Yes, BB manager is now a WT server. If you upgrade to the WT 2007.1 client, the problem will disappear. We unfortunately had no choice but to introduce this bug to fix another issue in older servers. We only discovered the issue in beta1 of 2007.1.
> However I am still getting intermittent problems when
> ServerList is accessing machines in another facility (that is, > sometimes serverr_dump works, sometimes not).
Not sure I understand. Are you saying that you sometimes don't get servers from the other facility? This would likely happen if the other facility is accessible via another network interface. We use a 1 second timeout to discover servers on an interface before we give up. Perhaps the latency to/from your other facility is slightly longer. What does ping say?
The v2007.1 SDK has the ability to target a specific machine to act as a gatway when obtaining a server list on an interface. This would allow you to bypass the multi-cast. I suppose we should add a timeout specification as well. In general, latencies greater than a second are considered fairly long.
> AFAIK, we are running wiretapd's 1.7 on flame 9.513 and
> friends, and I am using the latest published client API
> (2007.0).
Upgrading the servers ($) to 2007 would be helpful as well on a number of fronts.
> The question I wanted to ask is - it would be sane to expect > the client to set some kind of flag (for instance, return a
> ServerInfo that responds "dead") but go on with the
> iteration to let me access the machines which are, well,
> accessible. Or at least count them. Not bail on the first
> unreachable host - because otherwise it means that any
> intermittent crash brings the autodiscovery down.
it is possible, but we rarely encounter a situation where a server responds to the intial multi-cast without being able to respond to the simple query to follow.

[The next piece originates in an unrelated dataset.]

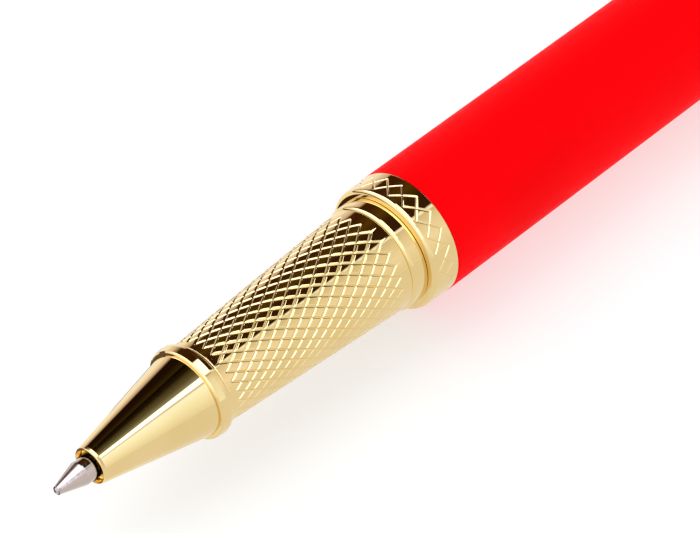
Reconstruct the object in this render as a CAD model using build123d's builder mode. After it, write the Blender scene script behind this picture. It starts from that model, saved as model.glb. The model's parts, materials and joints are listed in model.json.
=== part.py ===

We have pushed very hard to make this stuff just work ... with minimal if any configuration.
In general multi-cast is not considered a completely 100% reliable protocol for a number of reasons most of which out of our control. Your users will sometimes need to manually refresh a server list, and you should also include a text field in our GUI to alow the user to target a specific host. I do agree that we can always improve our discovery system to introduce better failover.
> We do not want to use the beta SDK just yet because we
> primarily develop on OS X and there has been some flux,
> especially with compilers/linkers used.
The beta SDK is VERY stable, and was specifically created to provide MacOS universal libraries which may be of interest to you. Dynamic libraries are also provided to get around compiler mismatches. What problems are of particular concern to you?
> I don't understand the motivation of this decision - let the
> whole ServerList bail out if one of the hosts is not working
> right (and let it be a host determined by network latency -
> to boot 🙂 ).
To add to my answer above, it should be said that we do NOT contact each server on the list ... which would be quite slow. We only contact the first one that responded. Servers that are down will not be involved in the discovery. It is possible but unlikely that this machine cannt respond to the subsequent query ... unless we have a bug on our side ... as we do in this case. ;).
Cheers,
Dan